The bump in the price of Weibo Corp (ADR) (NASDAQ:WB) on its first day trading show that Western investors are hungry for positions in Chinese internet companies. 2014 is the first time that exposure to many of these firms has been offered in this half of the world, and it appears that firms like Weibo are set to benefit.
Twitter Inc (NYSE:TWTR) stock also rose on today’s market, and there seems little chance that the company will come head to head with Weibo Corp (ADR) (NASDAQ:WB) any time soon. The Chinese firm may boast more than 120 million monthly active users, but few of those are likely to have accounts with Twitter. That company’s problems are more fully based in the constraints of its own business, and those issues are sure to affect Weibo prospects as well.
Weibo revenue poses major problem
Despite its massive user base, Weibo Corp (ADR) (NASDAQ:WB) has a big revenue problem. Like many of the Web 2.0 contenders, the company has managed to captivate its audience, but it has not managed to turn that abstraction into cash flow.

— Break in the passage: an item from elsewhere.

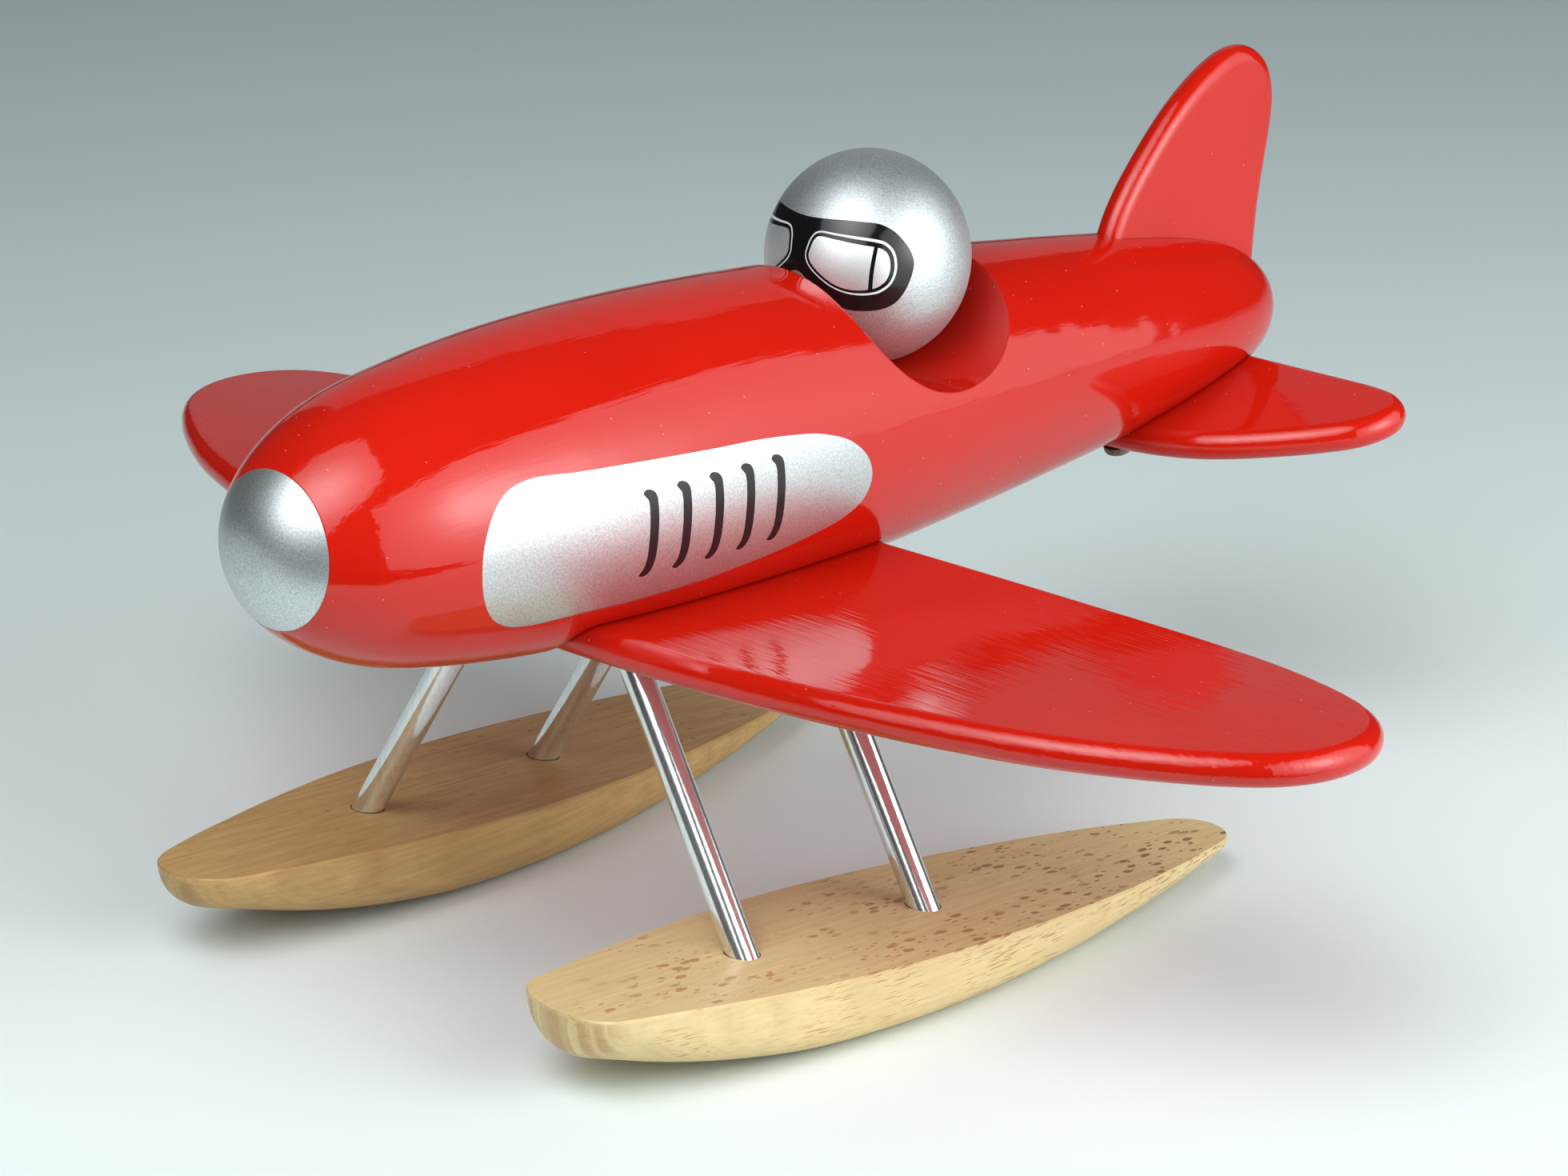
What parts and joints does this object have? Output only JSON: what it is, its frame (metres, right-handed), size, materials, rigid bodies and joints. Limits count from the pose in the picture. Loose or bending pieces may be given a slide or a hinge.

According to information the company released in the run-up to this offering, it earned revenue of $188 million in 2013 and lost more than $30 million as a result of its operations.
Today’s IPO should furnish the company with a reasonable amount of money to make investments, but whether it can turn those investments into cash flow remains to be seen. The company is in the same position as so many other internet hopefuls, and it must prove to investors who are pouring millions of dollars of expectation into it that it can monetize its user base.